У него едва не разрывалось сердце, он не мог перевести дух, но все было неважно. Когда Доран добрался до основания шеи Солары, то оттянул ее воротник и прикусил плоть. От этого одна половина нервных окончаний переместилась в язык, а вторая – в уши, потому что все ниже пояса вдруг онемело. Зато от тихих стонов и вздохов Солары у него просто звезды перед глазами плясали.
– Доран, – прошептала она.
Он посмотрел на ее губы и вдруг понял, что ни разу еще их не целовал – хотя неделями об этом фантазировал. Однако когда попытался воплотить мечту в жизнь, то ничего не почувствовал. Ни соприкосновения кожи, ни ласки языков, ни трепета. Словно у дантиста под наркозом.
Похоже, Солара тоже ощутила невидимый барьер, потому что отвернула лицо и выдохнула:
– Не получается. Я тебя не чувствую.
– Я тебя тоже. – Доран перенес вес на один локоть и попытался отдышаться. – Губы онемели. Кожа. Все.
Солара пихнула его в грудь, и он улегся на траву. Когда оба немного успокоились, то еще долго лежали бок о бок, хихикали или приказывали лунам остановиться. Доран уже хотел сказать, мол, эти грибы лучший анестетик, чем настоящий наркоз, когда его вдруг осенило.
Он резко сел:
– Я знаю, что хочу на память.
– Ну?
Доран взял Солару за руку и погладил пальцем нежную кожу:
– Давай сделаем одинаковые татуировки, чтобы никогда, никогда не забыть этот день.
– Отличная мысль! – восхищенно ахнула она.
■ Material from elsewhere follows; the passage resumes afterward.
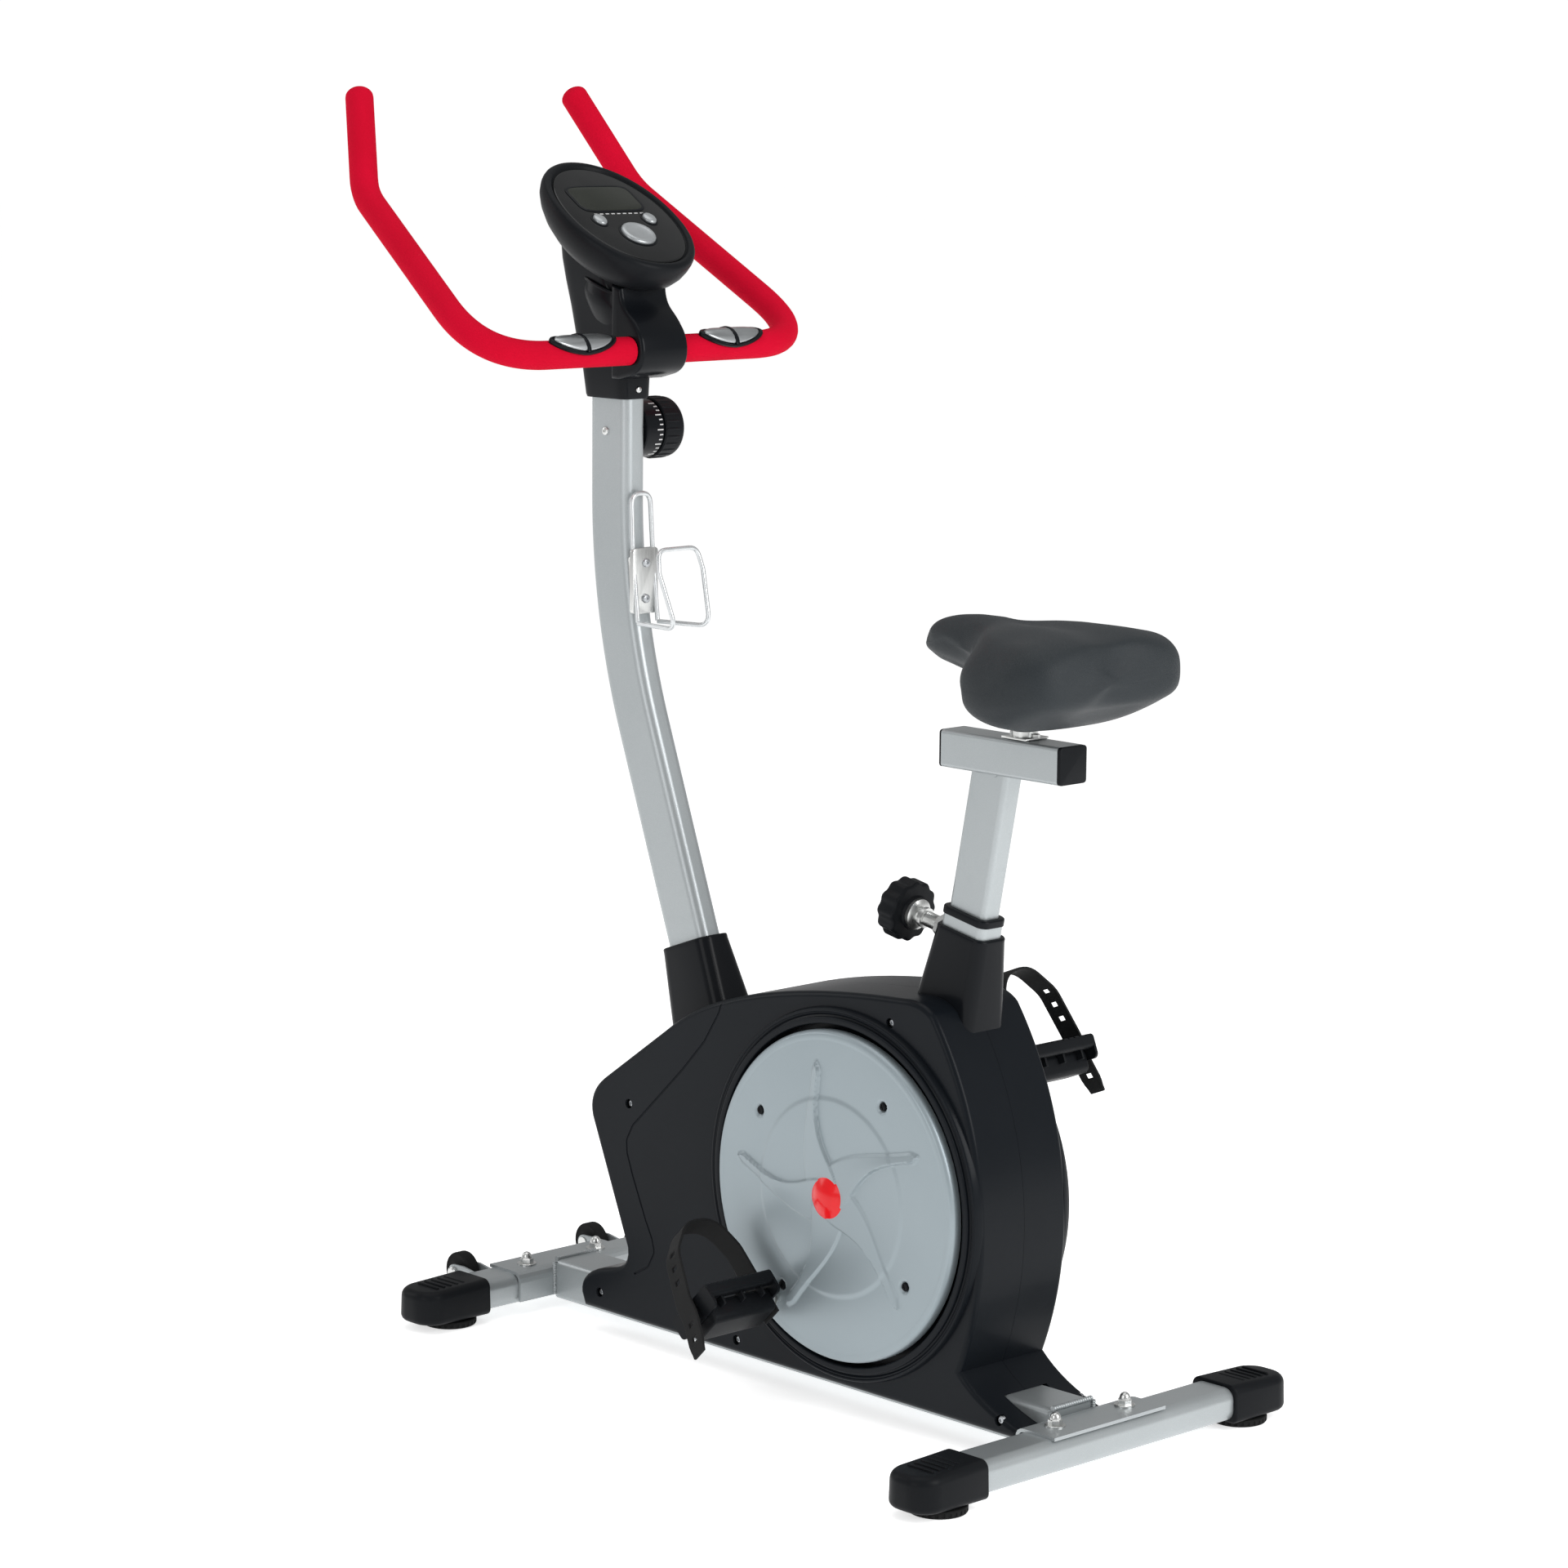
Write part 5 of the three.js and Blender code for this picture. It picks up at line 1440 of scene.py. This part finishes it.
def ear(y):
    side_view = [(352, 43.5), (360, 20), (388, 28)]
    side_view += arc((388, 37), 9, -90, 90, 10)
    side_view += [(372, 46.6)]
    plate = outline([(px, y, pz) for px, pz in side_view], (0, 3, 0), "ear")
    return bevel(plate, 0.7, 2)


ears = [ear(81), ear(104)]
pin = spun([(0, 79.6), (6.5, 79.6), (6.5, 80.9), (4, 81), (4, 107.2), (6.5, 107.3), (6.5, 110),
            (5, 111.5), (0, 111.5)], (WHEEL_AT[0], 0, WHEEL_AT[2]), steps=32)
both_sides(joined(*ears), "wheel_ears_{}", "base", SILVER, angle=30)
both_sides(pin, "wheel_pin_{}", "base", ZINC, angle=35)
print("wheels placed")

# %% [markdown]
# Carriage bolts come up through each cross tube and its cradle plate. A washer and a domed
# nut close them. The nut's hexagon is a turned disc of six steps, under a smooth dome.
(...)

– Правда? Так ты пойдешь со мной?
– Проснитесь и пойте, чокнутые детишки.
Кто-то пнул ногу Дорана. Ему не надо было открывать глаза, чтобы понять – солнце уже встало. Оно прожигало мозг прямо сквозь сомкнутые веки. Голова болезненно пульсировала. Доран со стоном перекатился на бок и сжал виски. Руки укололись обо что-то сухое. Он приоткрыл глаза и обнаружил, что лежит на коричневой траве.